Ken Danford, a former middle school teacher, co-founded North Star in 1996, out of his concern for his students who hated school and who were struggling academically and emotionally.
Willow, now in her 30’s, was good student, but was miserable. Her dream was to become a children’s librarian, but she felt socially alienated in her public school. Instead, she spent four years at the newly created North Star program, went to college, and is now a children’s librarian. Willow has since said to Danford: “School was really bad for me. Sometimes I wonder if I would have survived four years of high school. I think maybe you saved my life.”
In a superb 19-minute Tedx talk, Danford tells the story of North Star, with anecdotes and humor, describing how young people might not go to high school, but can still learn what they need for life.
North Star is now the model for a network called Liberated Learners, which assists new self-directed learning programs in getting started. Northstar Self Directed Learning for Teens demonstrates one of the most critical changes for a new reality: ending the monopoly that schools have on the resources our society devotes to learning.
Not Anti-School, but Anti-School Monopoly
I applaud the many people who enjoy school learning and thrive in schools, but millions of people do not like school and do not thrive there. Yet children are forced to go to school anyway—day after day, year after year.
Compulsory schooling might be fairly compared to indentured servitude.
Chris Mercogliano, author of Why Grow a School, explains, “The regrettable truth is that the majority of children have only one option, tuition-free schools that are part of a monolithic system operating according to a highly rigid educational model that very often runs counter to how children actually learn and grow, and that almost entirely ignores the vast variation that exists among them.”

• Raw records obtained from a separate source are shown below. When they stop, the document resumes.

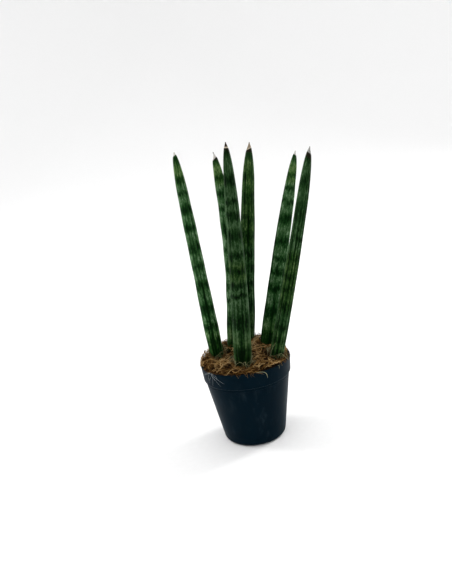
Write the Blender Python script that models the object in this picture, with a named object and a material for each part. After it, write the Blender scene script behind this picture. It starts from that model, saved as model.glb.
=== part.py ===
"""Cylindrical snake plant in its small nursery pot: six leaves, a coir mat, potting mix and the pot.

The pot's foot rests on z = 0, with its axis on z. The photo looks along +Y, with +X to the right.
"""

import math
import random

import bmesh
import bpy
from mathutils import Matrix, Vector

MM = 0.001
GAP = 0.3 * MM  # clearance that neighbouring pieces keep

# The pot, a thin straight cone with a stepped collar
POT_HEIGHT = 50.0 * MM
RIM_RADIUS = 27.5 * MM
COLLAR_HEIGHT = 9.4 * MM
COLLAR_FLARE = 0.3 * MM
COLLAR_STEP = 1.3 * MM
FOOT_RADIUS = 19.4 * MM
FOOT_ROUNDING = 3.0 * MM
LIP_ROUNDING = 0.35 * MM
WALL = 0.9 * MM
FLOOR = 1.3 * MM
POT_STEPS = 48
DRAIN_HOLES = 6
DRAIN_RADIUS = 2.3 * MM
DRAIN_CIRCLE = 11.5 * MM

# The potting mix, and the coir mat on top of it
MIX_DROP = 3.0 * MM  # from the rim down to the top of the mix
MAT_RISE = 5.4 * MM  # from the rim up to the mat's middle
MAT_REACH = 27.3 * MM  # where the mound's curve comes down to the lip
MAT_SHOULDER = 6  # a higher power gives a flatter middle and a steeper edge
MAT_RING_RADII = (27.2, 26.7, 25.8, 24.4, 22.6, 20.2, 17.2, 13.6, 9.4, 4.8)  # millimetres
MAT_STEPS = 40
STRANDS = 50
STRAND_RADIUS = 0.45 * MM
STRAND_SIDES = 3
STRAND_POINTS = 7
STRAND_SINK = 0.7 * MM
STRAND_LENGTHS = (7.0 * MM, 15.0 * MM)
COIR_SEED = 11

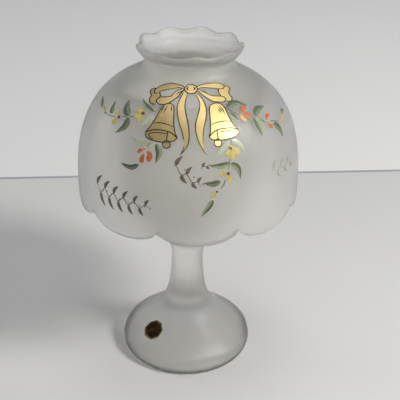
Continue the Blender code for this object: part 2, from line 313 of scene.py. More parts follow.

Whether public, private, parochial or charter, most schools rely on the same assembly line, top-down approach to learning that characterized schools implemented in the 19th century. Such a rigid approach to learning does not meet many students’ needs, and fails to keep pace with a changing world.
Marshall McCluhan, the Canadian scholar who coined the phrase “the medium is the message,” suggested that the problem with most schools is that there is more information readily available outside schools than in them.
Self-directed learning and learning by doing—by direct experience—are rarely employed in school settings. Even if some schools attempt to imitate real life, the carrot and the stick of grades change the nature of the experience to one of anxiety for everyone: students, parents and teachers. School often turns experiences that could be fun into fearful ones, sometimes even for the best students.
Most people believe that evaluation in school prepares you for the workplace, but that’s not true. There are few work settings that evaluate so many small component tasks in such an intrusive way.
In work settings, you are evaluated for your job performance, at a job you choose and are paid to do. But under the compulsory school monopoly, no one gets to choose whether they go to school and no one gets paid. School grading systems reward those who like school, and shame those who don’t.
The standardized testing system dictates a narrow perception of what is worth learning—things we can readily test, but which may not actually meet students’ needs or wants, or that are even relevant as life skills.
The North Star Self Directed Learning program restores choice and makes learning enjoyable. By eliminating mandates, tests and grades, North Star allows young people to take responsibility for their own learning—making choices and motivating themselves—the way people learn naturally, in real life.